**WORK TO COMPLETE**:
Only a number is wanted: the count of lines in this listing that contain "joints".

:: SOURCE EXCERPT ::

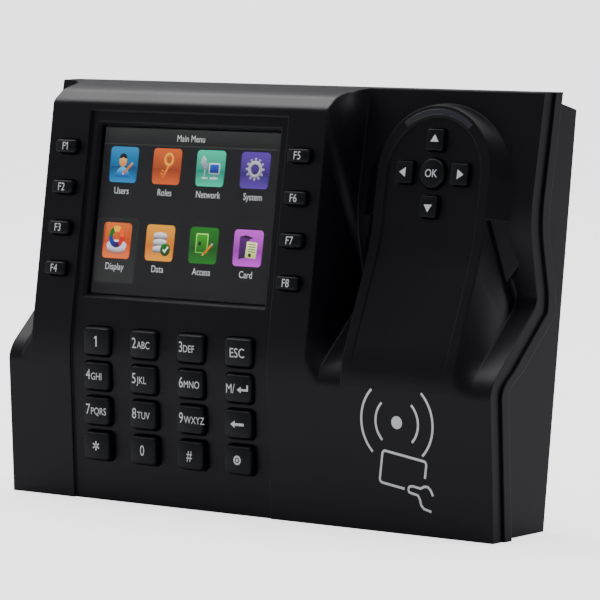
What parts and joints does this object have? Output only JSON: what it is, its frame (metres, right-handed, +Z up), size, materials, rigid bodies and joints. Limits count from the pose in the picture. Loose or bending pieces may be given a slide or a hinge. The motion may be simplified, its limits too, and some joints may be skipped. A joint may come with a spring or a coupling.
{
  "type": "access control terminal",
  "caption": "Wall or desk access terminal with a tilted display, numeric keypad, function keys, arrow pad on a raised tongue and a contactless card platform.",
  "frame": {"origin": "middle of the flat base", "axes": "+Z up; -Y is the side with the display and keys; +X is to the right of someone facing them"},
  "size_m": [0.1892, 0.0486, 0.1313],
  "materials": {
    "cover_plastic": "satin, moulded, near black",
    "housing_plastic": "satin, moulded, near black",
    "plug_plastic": "satin",
    "key_plastic": "satin",
    "plate_steel": "zinc plated",
    "screw_steel": "zinc plated",
    "window_glass": "clear, polished",
    "lcd_glass": "gloss",
    "lcd_metal": "satin",
    "lamp_plastic": "smoked, translucent",
    "led_plastic": "gloss",
    "mat_rubber": "matt silicone",
    "switch_plastic": "matt",
    "board_green": "solder mask",
    "coil_copper": "bare copper",
    "chip_plastic": "matt",
    "shield_metal": "tinned",
    "cell_metal": "bright",
    "can_metal": "satin",
    "terminal_plastic": "matt",
    "battery_wrap": "wrapped",
    "speaker_metal": "satin"
  },
  "bodies": {
    "casing": {"arrow_board": "board_green", "backup_battery": "battery_wrap", "board_chips": "chip_plastic", "board_screws": "screw_steel", "buzzer": "chip_plastic", "capacitors": "can_metal", "card_antenna": "coil_copper", "case_screws": "screw_steel", "clock_cell": "cell_metal", "display_window": "window_glass", "front_cover": "cover_plastic", "key_switches": "switch_plastic", "keypad_board": "board_green", "keypad_mat": "mat_rubber", "lcd_frame": "lcd_metal", "lcd_panel": "lcd_glass", "left_key_board": "board_green", "light_pipe": "lamp_plastic", "lock_screw": "screw_steel", "main_board": "board_green", "network_socket": "terminal_plastic", "radio_shield": "shield_metal", "reader_board": "board_green", "rear_housing": "housing_plastic", "right_key_board": "board_green", "side_plug": "plug_plastic", "speaker": "speaker_metal", "status_leds": "led_plastic", "terminal_block": "terminal_plastic", "wall_plate": "plate_steel"},
    "key_0_cap": {"key_0": "key_plastic"},
    "key_1_cap": {"key_1": "key_plastic"},
    "key_2_cap": {"key_2": "key_plastic"},
    "key_3_cap": {"key_3": "key_plastic"},
    "key_4_cap": {"key_4": "key_plastic"},
    "key_5_cap": {"key_5": "key_plastic"},
    "key_6_cap": {"key_6": "key_plastic"},
    "key_7_cap": {"key_7": "key_plastic"},
    "key_8_cap": {"key_8": "key_plastic"},
    "key_9_cap": {"key_9": "key_plastic"},
    "key_back_cap": {"key_back": "key_plastic"},
    "key_down_cap": {"key_down": "key_plastic"},
    "key_esc_cap": {"key_esc": "key_plastic"},
    "key_f1_cap": {"key_f1": "key_plastic"},
    "key_f2_cap": {"key_f2": "key_plastic"},
    "key_f3_cap": {"key_f3": "key_plastic"},
    "key_f4_cap": {"key_f4": "key_plastic"},
    "key_f5_cap": {"key_f5": "key_plastic"},
    "key_f6_cap": {"key_f6": "key_plastic"},
    "key_f7_cap": {"key_f7": "key_plastic"},
    "key_f8_cap": {"key_f8": "key_plastic"},
    "key_hash_cap": {"key_hash": "key_plastic"},
    "key_left_cap": {"key_left": "key_plastic"},
    "key_menu_cap": {"key_menu": "key_plastic"},
    "key_ok_cap": {"key_ok": "key_plastic"},
    "key_power_cap": {"key_power": "key_plastic"},
    "key_right_cap": {"key_right": "key_plastic"},
    "key_star_cap": {"key_star": "key_plastic"},
    "key_up_cap": {"key_up": "key_plastic"}
  },
  "joints": [
    {"name": "key_0_press", "type": "slide", "parent": "casing", "child": "key_0_cap", "axis": [0, 1, 0], "range_m": [0, 0.0012], "stiffness_N_per_m": 400},
    {"name": "key_1_press", "type": "slide", "parent": "casing", "child": "key_1_cap", "axis": [0, 1, 0], "range_m": [0, 0.0012], "stiffness_N_per_m": 400},
    {"name": "key_2_press", "type": "slide", "parent": "casing", "child": "key_2_cap", "axis": [0, 1, 0], "range_m": [0, 0.0012], "stiffness_N_per_m": 400},
    {"name": "key_3_press", "type": "slide", "parent": "casing", "child": "key_3_cap", "axis": [0, 1, 0], "range_m": [0, 0.0012], "stiffness_N_per_m": 400},
    {"name": "key_4_press", "type": "slide", "parent": "casing", "child": "key_4_cap", "axis": [0, 1, 0], "range_m": [0, 0.0012], "stiffness_N_per_m": 400},
    {"name": "key_5_press", "type": "slide", "parent": "casing", "child": "key_5_cap", "axis": [0, 1, 0], "range_m": [0, 0.0012], "stiffness_N_per_m": 400},
    {"name": "key_6_press", "type": "slide", "parent": "casing", "child": "key_6_cap", "axis": [0, 1, 0], "range_m": [0, 0.0012], "stiffness_N_per_m": 400},
    {"name": "key_7_press", "type": "slide", "parent": "casing", "child": "key_7_cap", "axis": [0, 1, 0], "range_m": [0, 0.0012], "stiffness_N_per_m": 400},
    {"name": "key_8_press", "type": "slide", "parent": "casing", "child": "key_8_cap", "axis": [0, 1, 0], "range_m": [0, 0.0012], "stiffness_N_per_m": 400},
    {"name": "key_9_press", "type": "slide", "parent": "casing", "child": "key_9_cap", "axis": [0, 1, 0], "range_m": [0, 0.0012], "stiffness_N_per_m": 400},
    {"name": "key_back_press", "type": "slide", "parent": "casing", "child": "key_back_cap", "axis": [0, 1, 0], "range_m": [0, 0.0012], "stiffness_N_per_m": 400},
    {"name": "key_down_press", "type": "slide", "parent": "casing", "child": "key_down_cap", "axis": [0, 0.9848, -0.1736], "range_m": [0, 0.0012], "stiffness_N_per_m": 400},
    {"name": "key_esc_press", "type": "slide", "parent": "casing", "child": "key_esc_cap", "axis": [0, 1, 0], "range_m": [0, 0.0012], "stiffness_N_per_m": 400},
    {"name": "key_f1_press", "type": "slide", "parent": "casing", "child": "key_f1_cap", "axis": [0, 0.9887, -0.1502], "range_m": [0, 0.0012], "stiffness_N_per_m": 400},
    {"name": "key_f2_press", "type": "slide", "parent": "casing", "child": "key_f2_cap", "axis": [0, 0.9887, -0.1502], "range_m": [0, 0.0012], "stiffness_N_per_m": 400},
    {"name": "key_f3_press", "type": "slide", "parent": "casing", "child": "key_f3_cap", "axis": [0, 0.9887, -0.1502], "range_m": [0, 0.0012], "stiffness_N_per_m": 400},
    {"name": "key_f4_press", "type": "slide", "parent": "casing", "child": "key_f4_cap", "axis": [0, 0.9887, -0.1502], "range_m": [0, 0.0012], "stiffness_N_per_m": 400},
    {"name": "key_f5_press", "type": "slide", "parent": "casing", "child": "key_f5_cap", "axis": [0, 0.9887, -0.1502], "range_m": [0, 0.0012], "stiffness_N_per_m": 400},
    {"name": "key_f6_press", "type": "slide", "parent": "casing", "child": "key_f6_cap", "axis": [0, 0.9887, -0.1502], "range_m": [0, 0.0012], "stiffness_N_per_m": 400},
    {"name": "key_f7_press", "type": "slide", "parent": "casing", "child": "key_f7_cap", "axis": [0, 0.9887, -0.1502], "range_m": [0, 0.0012], "stiffness_N_per_m": 400},
    {"name": "key_f8_press", "type": "slide", "parent": "casing", "child": "key_f8_cap", "axis": [0, 0.9887, -0.1502], "range_m": [0, 0.0012], "stiffness_N_per_m": 400},
    {"name": "key_hash_press", "type": "slide", "parent": "casing", "child": "key_hash_cap", "axis": [0, 1, 0], "range_m": [0, 0.0012], "stiffness_N_per_m": 400},
    {"name": "key_left_press", "type": "slide", "parent": "casing", "child": "key_left_cap", "axis": [0, 0.9848, -0.1736], "range_m": [0, 0.0012], "stiffness_N_per_m": 400},
    {"name": "key_menu_press", "type": "slide", "parent": "casing", "child": "key_menu_cap", "axis": [0, 1, 0], "range_m": [0, 0.0012], "stiffness_N_per_m": 400},
    {"name": "key_ok_press", "type": "slide", "parent": "casing", "child": "key_ok_cap", "axis": [0, 0.9848, -0.1736], "range_m": [0, 0.0012], "stiffness_N_per_m": 400},
    {"name": "key_power_press", "type": "slide", "parent": "casing", "child": "key_power_cap", "axis": [0, 1, 0], "range_m": [0, 0.0012], "stiffness_N_per_m": 400},
    {"name": "key_right_press", "type": "slide", "parent": "casing", "child": "key_right_cap", "axis": [0, 0.9848, -0.1736], "range_m": [0, 0.0012], "stiffness_N_per_m": 400},
    {"name": "key_star_press", "type": "slide", "parent": "casing", "child": "key_star_cap", "axis": [0, 1, 0], "range_m": [0, 0.0012], "stiffness_N_per_m": 400},
    {"name": "key_up_press", "type": "slide", "parent": "casing", "child": "key_up_cap", "axis": [0, 0.9848, -0.1736], "range_m": [0, 0.0012], "stiffness_N_per_m": 400}
  ]
}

:::

**OUTPUT FOR THIS TASK**:
2